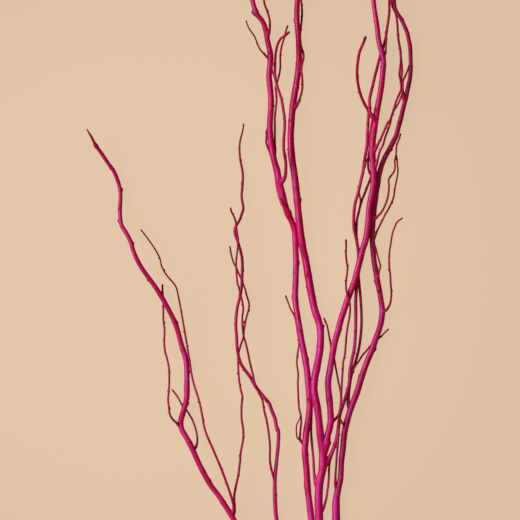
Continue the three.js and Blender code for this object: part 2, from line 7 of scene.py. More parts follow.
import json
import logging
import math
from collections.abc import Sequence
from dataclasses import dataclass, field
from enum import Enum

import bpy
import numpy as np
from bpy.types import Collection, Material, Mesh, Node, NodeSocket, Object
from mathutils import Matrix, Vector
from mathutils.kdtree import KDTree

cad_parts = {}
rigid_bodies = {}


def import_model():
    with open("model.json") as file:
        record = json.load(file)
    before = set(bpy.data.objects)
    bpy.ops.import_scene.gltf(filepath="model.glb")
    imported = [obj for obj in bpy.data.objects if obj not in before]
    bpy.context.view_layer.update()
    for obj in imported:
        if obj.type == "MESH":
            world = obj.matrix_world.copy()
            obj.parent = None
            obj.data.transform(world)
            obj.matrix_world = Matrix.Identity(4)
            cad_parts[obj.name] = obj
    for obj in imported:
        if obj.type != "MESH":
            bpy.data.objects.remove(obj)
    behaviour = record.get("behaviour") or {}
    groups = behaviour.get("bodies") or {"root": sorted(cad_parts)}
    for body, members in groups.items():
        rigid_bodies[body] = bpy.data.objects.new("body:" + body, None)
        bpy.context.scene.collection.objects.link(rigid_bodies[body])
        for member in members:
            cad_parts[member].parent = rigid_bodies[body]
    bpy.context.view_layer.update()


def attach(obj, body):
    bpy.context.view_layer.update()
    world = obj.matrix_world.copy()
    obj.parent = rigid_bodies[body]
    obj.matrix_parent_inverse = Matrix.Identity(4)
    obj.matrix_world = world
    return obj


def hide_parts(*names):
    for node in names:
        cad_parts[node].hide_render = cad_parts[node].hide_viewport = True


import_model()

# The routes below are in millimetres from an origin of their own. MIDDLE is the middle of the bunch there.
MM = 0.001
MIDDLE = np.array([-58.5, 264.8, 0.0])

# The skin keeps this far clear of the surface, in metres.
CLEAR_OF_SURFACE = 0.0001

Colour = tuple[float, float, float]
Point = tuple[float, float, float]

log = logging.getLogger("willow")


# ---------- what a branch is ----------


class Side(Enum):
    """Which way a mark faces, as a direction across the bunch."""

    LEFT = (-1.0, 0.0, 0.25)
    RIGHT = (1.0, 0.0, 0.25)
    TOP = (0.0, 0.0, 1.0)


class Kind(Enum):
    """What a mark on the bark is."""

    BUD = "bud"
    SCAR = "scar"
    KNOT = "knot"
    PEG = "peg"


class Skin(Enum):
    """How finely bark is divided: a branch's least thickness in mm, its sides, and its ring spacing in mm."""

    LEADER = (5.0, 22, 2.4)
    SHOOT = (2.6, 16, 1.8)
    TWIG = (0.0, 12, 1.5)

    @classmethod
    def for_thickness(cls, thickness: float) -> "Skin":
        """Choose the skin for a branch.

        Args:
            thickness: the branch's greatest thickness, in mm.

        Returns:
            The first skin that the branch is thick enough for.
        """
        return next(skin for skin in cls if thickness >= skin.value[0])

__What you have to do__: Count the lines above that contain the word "record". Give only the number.

__Written response__: 2